[Set problem]: Output every line below without omitting or altering anything.

[Provided material]:
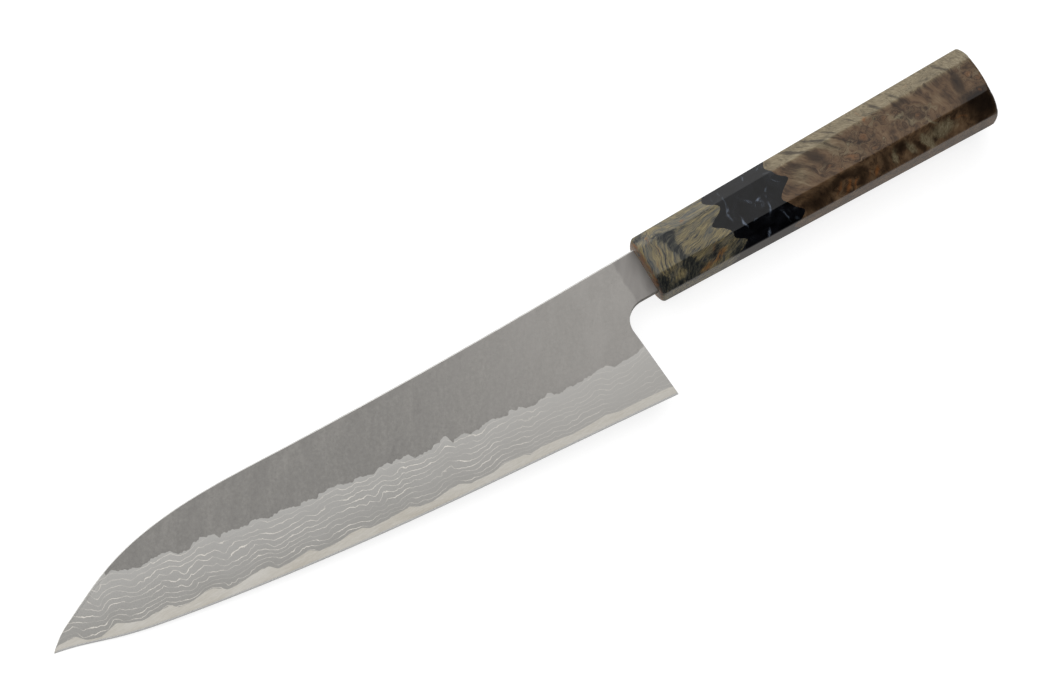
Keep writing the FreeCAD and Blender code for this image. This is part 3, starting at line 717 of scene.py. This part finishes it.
def rear_figure(points):
    """Dark, warm and pale marks of the rear burl, and its grain, which runs in rings round the eyes."""
    wander = ripple(points, 3.4, 0.9, 9.0) + ripple(points, 1.3, 0.5, 4.0)
    x, girth = unrolled(points)
    u, v = x + wander[..., 0], girth + wander[..., 1]
    uneven = 1 + 0.9 * ripple(points, 1.7, 1.0, 6.0)[..., 2]
    sap = rise(girth, 5.6, 0.7) * (0.75 + 0.25 * rise(x, 54.0, 3.0))
    dark = marks_at(x + 0.4 * wander[..., 0], girth + 0.4 * wander[..., 1], REAR_DARK)
    pale = sap + marks_at(u, v, REAR_PALE)
    lean = -50 - 26 * rise(x, 82.0, 2.5) - 24 * (1 - rise(girth, -6.5, 1.0))
    turn = np.radians(lean)
    along = (x - 82) * np.cos(turn) + girth * np.sin(turn)
    across = girth * np.cos(turn) - (x - 82) * np.sin(turn)
    for eye_x, eye_girth, radius in REAR_EYES:
        reach = np.hypot(0.8 * (u - eye_x) + 0.3 * (v - eye_girth), v - eye_girth) * uneven
        dark += 0.75 * np.exp(-((reach / radius - 0.55) / 0.15) ** 2)
        pale += 0.32 * np.exp(-((reach / radius - 0.95) / 0.25) ** 2)
        weight = 0.62 * np.exp(-(reach / radius) ** 2)
        along = along * (1 - weight) + weight * (eye_x + 3 * np.sin(np.arctan2(v - eye_girth, u - eye_x)))
        across = across * (1 - weight) + weight * 1.1 * reach
    marks = np.stack([dark, marks_at(u, v, REAR_WARM), pale], axis=-1)
    return marks, np.stack([along, across, points[..., 2]], axis=-1)


def resin_figure(points):
    """Pearl veils of the resin."""
    wander = ripple(points, 2.2, 0.7, 5.0)
    x, girth = unrolled(points)
    pearl = marks_at(x + wander[..., 0], girth + wander[..., 1], RESIN_PEARL)
    return np.stack([pearl, 0 * x, 0 * x], axis=-1), points.copy()


def tube(name, rings, material, node, record_slot, figure):
    """Closed piece whose section round the bore is a loop of rings."""
    shell = Shell()
    index = shell.add_points(np.array(rings))
    shell.extra["marks"], shell.extra["grain"] = figure(np.array(rings))
    count = len(rings)
    for i in range(count):
        for j in range(RING):
            k = (j + 1) % RING
            n = (i + 1) % count
            shell.quad(index[i, j], index[i, k], index[n, k], index[n, j])
    return shell.finish(name, [material], node, record_slot, sharp=28.0)


def build_handle(materials):
    """Front burl, resin and rear burl, each a closed piece round the dowel's bore."""
    front_wall, rear_wall = wall_ring(RESIN_START, FRONT_LUMPS), wall_ring(RESIN_END, REAR_LUMPS)
    ones = np.ones(RING)
    front_edge = FRONT_CHAMFER + FRONT_SAG * arris_share()
    butt_edge = HANDLE_LENGTH - BUTT_CHAMFER - BUTT_SAG * arris_share()
    tube("front_burl", chamfer_rows(0, FRONT_CHAMFER, FRONT_SAG, False)
         + side_rows(front_edge, front_wall, 80)
         + wall_rows(RESIN_START, FRONT_LUMPS, False)
         + [bore_ring(FRONT_WALL), slot_ring(FRONT_WALL), slot_ring(0)],
         materials["front_burl"], "front_burl_block", "front_burl", front_figure)
    tube("pearl_resin", side_rows(front_wall, rear_wall, 72)
         + wall_rows(RESIN_END, REAR_LUMPS, False) + wall_rows(RESIN_START, FRONT_LUMPS, True),
         materials["resin"], "resin_casting", "dark_resin", resin_figure)
    centre = bore_ring(BORE_END)
    centre[:, 1:] *= 0.001
    butt = outer_ring((HANDLE_LENGTH - BUTT_CHAMFER) * ones)
    butt_face = []
    for scale in (0.8, 0.4, 0.001):
        ring = butt.copy()
        ring[:, 0] = HANDLE_LENGTH
        ring[:, 1:] *= scale
        butt_face.append(ring)
    rings = (wall_rows(RESIN_END, REAR_LUMPS, True)
             + side_rows(rear_wall, butt_edge, 190)
             + chamfer_rows(HANDLE_LENGTH, BUTT_CHAMFER, BUTT_SAG, True) + butt_face)
    tube("rear_burl", [centre, bore_ring(BORE_END)] + rings, materials["rear_burl"],
         "rear_burl_block", "rear_burl", rear_figure)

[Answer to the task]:
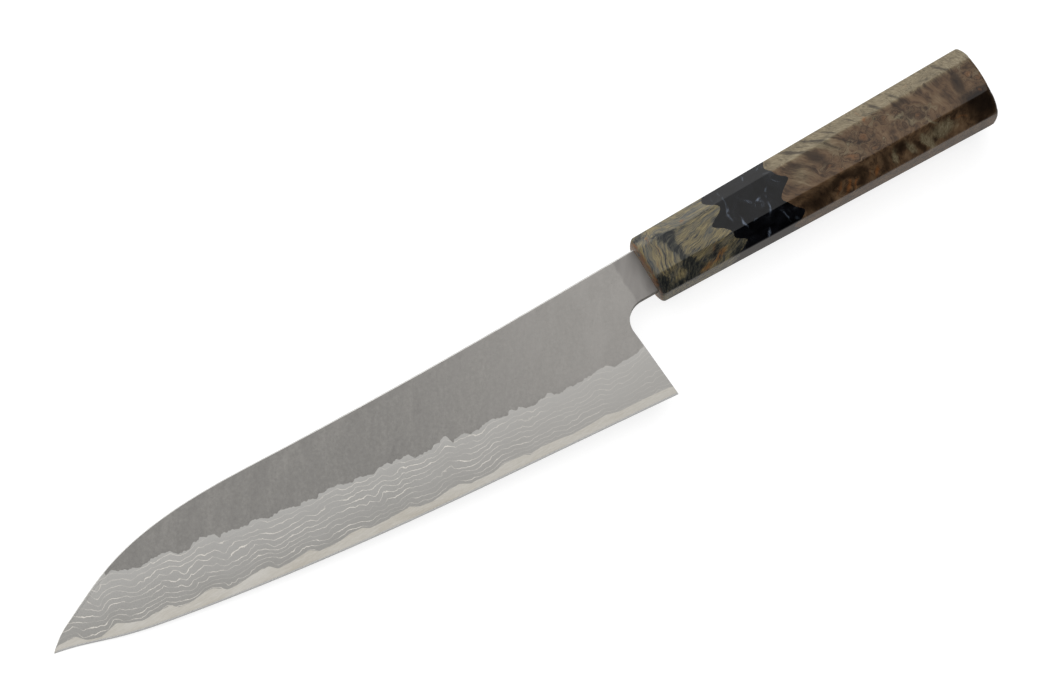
Keep writing the FreeCAD and Blender code for this image. This is part 3, starting at line 717 of scene.py. This part finishes it.
def rear_figure(points):
    """Dark, warm and pale marks of the rear burl, and its grain, which runs in rings round the eyes."""
    wander = ripple(points, 3.4, 0.9, 9.0) + ripple(points, 1.3, 0.5, 4.0)
    x, girth = unrolled(points)
    u, v = x + wander[..., 0], girth + wander[..., 1]
    uneven = 1 + 0.9 * ripple(points, 1.7, 1.0, 6.0)[..., 2]
    sap = rise(girth, 5.6, 0.7) * (0.75 + 0.25 * rise(x, 54.0, 3.0))
    dark = marks_at(x + 0.4 * wander[..., 0], girth + 0.4 * wander[..., 1], REAR_DARK)
    pale = sap + marks_at(u, v, REAR_PALE)
    lean = -50 - 26 * rise(x, 82.0, 2.5) - 24 * (1 - rise(girth, -6.5, 1.0))
    turn = np.radians(lean)
    along = (x - 82) * np.cos(turn) + girth * np.sin(turn)
    across = girth * np.cos(turn) - (x - 82) * np.sin(turn)
    for eye_x, eye_girth, radius in REAR_EYES:
        reach = np.hypot(0.8 * (u - eye_x) + 0.3 * (v - eye_girth), v - eye_girth) * uneven
        dark += 0.75 * np.exp(-((reach / radius - 0.55) / 0.15) ** 2)
        pale += 0.32 * np.exp(-((reach / radius - 0.95) / 0.25) ** 2)
        weight = 0.62 * np.exp(-(reach / radius) ** 2)
        along = along * (1 - weight) + weight * (eye_x + 3 * np.sin(np.arctan2(v - eye_girth, u - eye_x)))
        across = across * (1 - weight) + weight * 1.1 * reach
    marks = np.stack([dark, marks_at(u, v, REAR_WARM), pale], axis=-1)
    return marks, np.stack([along, across, points[..., 2]], axis=-1)


def resin_figure(points):
    """Pearl veils of the resin."""
    wander = ripple(points, 2.2, 0.7, 5.0)
    x, girth = unrolled(points)
    pearl = marks_at(x + wander[..., 0], girth + wander[..., 1], RESIN_PEARL)
    return np.stack([pearl, 0 * x, 0 * x], axis=-1), points.copy()


def tube(name, rings, material, node, record_slot, figure):
    """Closed piece whose section round the bore is a loop of rings."""
    shell = Shell()
    index = shell.add_points(np.array(rings))
    shell.extra["marks"], shell.extra["grain"] = figure(np.array(rings))
    count = len(rings)
    for i in range(count):
        for j in range(RING):
            k = (j + 1) % RING
            n = (i + 1) % count
            shell.quad(index[i, j], index[i, k], index[n, k], index[n, j])
    return shell.finish(name, [material], node, record_slot, sharp=28.0)


def build_handle(materials):
    """Front burl, resin and rear burl, each a closed piece round the dowel's bore."""
    front_wall, rear_wall = wall_ring(RESIN_START, FRONT_LUMPS), wall_ring(RESIN_END, REAR_LUMPS)
    ones = np.ones(RING)
    front_edge = FRONT_CHAMFER + FRONT_SAG * arris_share()
    butt_edge = HANDLE_LENGTH - BUTT_CHAMFER - BUTT_SAG * arris_share()
    tube("front_burl", chamfer_rows(0, FRONT_CHAMFER, FRONT_SAG, False)
         + side_rows(front_edge, front_wall, 80)
         + wall_rows(RESIN_START, FRONT_LUMPS, False)
         + [bore_ring(FRONT_WALL), slot_ring(FRONT_WALL), slot_ring(0)],
         materials["front_burl"], "front_burl_block", "front_burl", front_figure)
    tube("pearl_resin", side_rows(front_wall, rear_wall, 72)
         + wall_rows(RESIN_END, REAR_LUMPS, False) + wall_rows(RESIN_START, FRONT_LUMPS, True),
         materials["resin"], "resin_casting", "dark_resin", resin_figure)
    centre = bore_ring(BORE_END)
    centre[:, 1:] *= 0.001
    butt = outer_ring((HANDLE_LENGTH - BUTT_CHAMFER) * ones)
    butt_face = []
    for scale in (0.8, 0.4, 0.001):
        ring = butt.copy()
        ring[:, 0] = HANDLE_LENGTH
        ring[:, 1:] *= scale
        butt_face.append(ring)
    rings = (wall_rows(RESIN_END, REAR_LUMPS, True)
             + side_rows(rear_wall, butt_edge, 190)
             + chamfer_rows(HANDLE_LENGTH, BUTT_CHAMFER, BUTT_SAG, True) + butt_face)
    tube("rear_burl", [centre, bore_ring(BORE_END)] + rings, materials["rear_burl"],
         "rear_burl_block", "rear_burl", rear_figure)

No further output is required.